Concurrent Core Data Operations
class ConcurrentCoreDataManager {
private let coreDataManager = CoreDataManager.shared
private let operationQueue = OperationQueue()
init() {
operationQueue.maxConcurrentOperationCount = 3
operationQueue.qualityOfService = .userInitiated
}
func performConcurrentOperations() async {
await withTaskGroup(of: Void.self) { group in
// Concurrent user creation
group.addTask {
let userData = (0..<1000).map { index in
[
"name": "User \(index)",
"email": "user\(index)@example.com"
]
}
try? await BatchOperationManager().batchInsertUsers(userData)
}
// Concurrent post creation
group.addTask {
let postData = (0..<500).map { index in
[
"title": "Post \(index)",
"content": "Content for post \(index)"
]
}
try? await self.createPosts(postData)
}
// Concurrent tag creation
group.addTask {
let tagNames = ["Swift", "iOS", "Core Data", "Performance", "Optimization"]
try? await self.createTags(tagNames)
}
}
}
private func createPosts(_ postData: [[String: Any]]) async throws {
let context = coreDataManager.backgroundContext()
return try await withCheckedThrowingContinuation { continuation in
context.perform {
do {
for postInfo in postData {
let post = Post(context: context)
post.id = UUID()
post.title = postInfo["title"] as?

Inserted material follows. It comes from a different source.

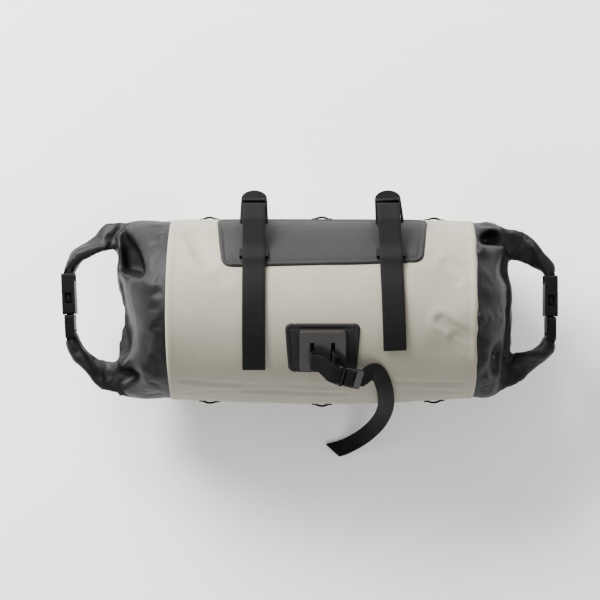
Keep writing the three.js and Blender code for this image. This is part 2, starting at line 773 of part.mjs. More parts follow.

String ?? ""
post.content = postInfo["content"] as? String ?? ""
post.createdAt = Date()
post.updatedAt = Date()
}
try context.save()
continuation.resume()
} catch {
continuation.resume(throwing: error)
}
}
}
}
private func createTags(_ tagNames: [String]) async throws {
let context = coreDataManager.backgroundContext()

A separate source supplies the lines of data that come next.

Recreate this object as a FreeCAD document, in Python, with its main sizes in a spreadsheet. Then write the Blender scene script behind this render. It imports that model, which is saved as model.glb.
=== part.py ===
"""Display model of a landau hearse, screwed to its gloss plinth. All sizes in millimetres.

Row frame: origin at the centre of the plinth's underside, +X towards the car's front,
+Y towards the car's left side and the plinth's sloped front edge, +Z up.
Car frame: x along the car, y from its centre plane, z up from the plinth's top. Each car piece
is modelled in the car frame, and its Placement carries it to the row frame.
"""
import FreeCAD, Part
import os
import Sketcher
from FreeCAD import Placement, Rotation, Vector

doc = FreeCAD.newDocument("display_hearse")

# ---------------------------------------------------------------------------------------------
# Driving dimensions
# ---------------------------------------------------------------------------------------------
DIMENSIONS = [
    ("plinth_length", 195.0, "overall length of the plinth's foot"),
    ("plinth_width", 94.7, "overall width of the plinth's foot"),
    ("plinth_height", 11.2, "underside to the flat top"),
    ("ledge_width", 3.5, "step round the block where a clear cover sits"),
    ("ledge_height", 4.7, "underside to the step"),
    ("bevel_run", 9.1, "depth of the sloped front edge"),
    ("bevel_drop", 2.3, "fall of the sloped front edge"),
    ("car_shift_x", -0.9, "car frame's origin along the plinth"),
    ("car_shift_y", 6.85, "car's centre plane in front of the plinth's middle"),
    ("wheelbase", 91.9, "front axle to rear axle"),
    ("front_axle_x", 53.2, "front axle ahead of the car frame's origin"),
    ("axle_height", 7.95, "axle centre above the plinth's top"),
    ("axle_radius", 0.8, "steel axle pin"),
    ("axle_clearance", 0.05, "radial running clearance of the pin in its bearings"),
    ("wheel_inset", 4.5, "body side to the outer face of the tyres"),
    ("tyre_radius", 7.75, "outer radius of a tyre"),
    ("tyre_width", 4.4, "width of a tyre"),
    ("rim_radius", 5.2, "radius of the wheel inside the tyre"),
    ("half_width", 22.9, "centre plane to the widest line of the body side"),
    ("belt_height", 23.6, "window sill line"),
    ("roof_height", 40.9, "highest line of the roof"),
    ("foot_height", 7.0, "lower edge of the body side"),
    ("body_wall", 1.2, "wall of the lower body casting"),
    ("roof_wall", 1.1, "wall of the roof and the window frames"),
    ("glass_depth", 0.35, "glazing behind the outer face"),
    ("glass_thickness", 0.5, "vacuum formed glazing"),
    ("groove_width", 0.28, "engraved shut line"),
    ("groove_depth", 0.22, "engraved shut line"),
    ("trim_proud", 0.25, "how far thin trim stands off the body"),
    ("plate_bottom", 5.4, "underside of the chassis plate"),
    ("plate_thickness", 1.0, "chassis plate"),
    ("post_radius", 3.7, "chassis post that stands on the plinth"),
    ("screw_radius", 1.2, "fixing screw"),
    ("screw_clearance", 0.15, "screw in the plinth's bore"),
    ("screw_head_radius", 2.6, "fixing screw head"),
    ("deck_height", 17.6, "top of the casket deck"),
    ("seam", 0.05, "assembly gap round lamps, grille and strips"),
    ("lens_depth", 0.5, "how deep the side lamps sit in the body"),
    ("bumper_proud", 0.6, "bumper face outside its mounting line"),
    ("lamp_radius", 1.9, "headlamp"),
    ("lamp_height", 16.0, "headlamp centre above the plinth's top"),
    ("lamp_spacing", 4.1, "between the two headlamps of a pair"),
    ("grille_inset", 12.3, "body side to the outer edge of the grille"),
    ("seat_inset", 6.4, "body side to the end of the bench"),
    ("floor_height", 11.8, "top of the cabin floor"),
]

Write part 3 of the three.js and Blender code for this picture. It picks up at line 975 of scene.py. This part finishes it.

return try await withCheckedThrowingContinuation { continuation in
context.perform {
do {
for tagName in tagNames {
let tag = Tag(context: context)
tag.id = UUID()
tag.name = tagName
}
try context.save()
continuation.resume()
} catch {
continuation.resume(throwing: error)
}
}
}
}
}
6. Performance Monitoring and Debugging
Monitor Core Data performance to identify bottlenecks.
Core Data Performance Monitor
class CoreDataPerformanceMonitor {
static let shared = CoreDataPerformanceMonitor()
private var operationTimes: [String: [TimeInterval]] = [:]
func measureOperation<T>(_ name: String, operation: () throws -> T) rethrows -> T {
let startTime = CFAbsoluteTimeGetCurrent()
let result = try operation()
let endTime = CFAbsoluteTimeGetCurrent()
let duration = endTime - startTime
recordOperationTime(name, duration: duration)
print("Core Data operation '\(name)' took \(duration) seconds")
return result
}
func measureAsyncOperation<T>(_ name: String, operation: () async throws -> T) async rethrows -> T {
let startTime = CFAbsoluteTimeGetCurrent()
let result = try await operation()
let endTime = CFAbsoluteTimeGetCurrent()
let duration = endTime - startTime
recordOperationTime(name, duration: duration)
print("Core Data async operation '\(name)' took \(duration) seconds")
return result
}
private func recordOperationTime(_ name: String, duration: TimeInterval) {
if operationTimes[name] == nil {
operationTimes[name] = []
}
operationTimes[name]?.append(duration)
}
func getAverageTime(for operation: String) -> TimeInterval? {
guard let times = operationTimes[operation], !times.isEmpty else {
return nil
}
let average = times.reduce(0, +) / Double(times.count)
return average
}
func printPerformanceReport() {
print("=== Core Data Performance Report ===")
for (operation, times) in operationTimes {
let average = times.reduce(0, +) / Double(times.count)
let min = times.min() ?? 0
let max = times.max() ?? 0
print("\(operation):")
print(" Average: \(average) seconds")
print(" Min: \(min) seconds")
print(" Max: \(max) seconds")
print(" Count: \(times.count)")
print("")
}
}
}
Summary
Core Data optimization requires a comprehensive approach:
- Optimized Core Data Stack: Configure persistent stores and contexts for performance
- Batch Operations: Use batch operations for large datasets
- Efficient Fetch Requests: Optimize predicates, sorting, and result types
- Relationship Management: Handle relationships efficiently
- Concurrency: Use background contexts and proper concurrency management
- Performance Monitoring: Track and optimize slow operations
By implementing these techniques, you can build Core Data-driven iOS apps that scale efficiently and provide excellent user experience. Remember to profile your Core Data operations regularly and optimize based on real-world usage patterns.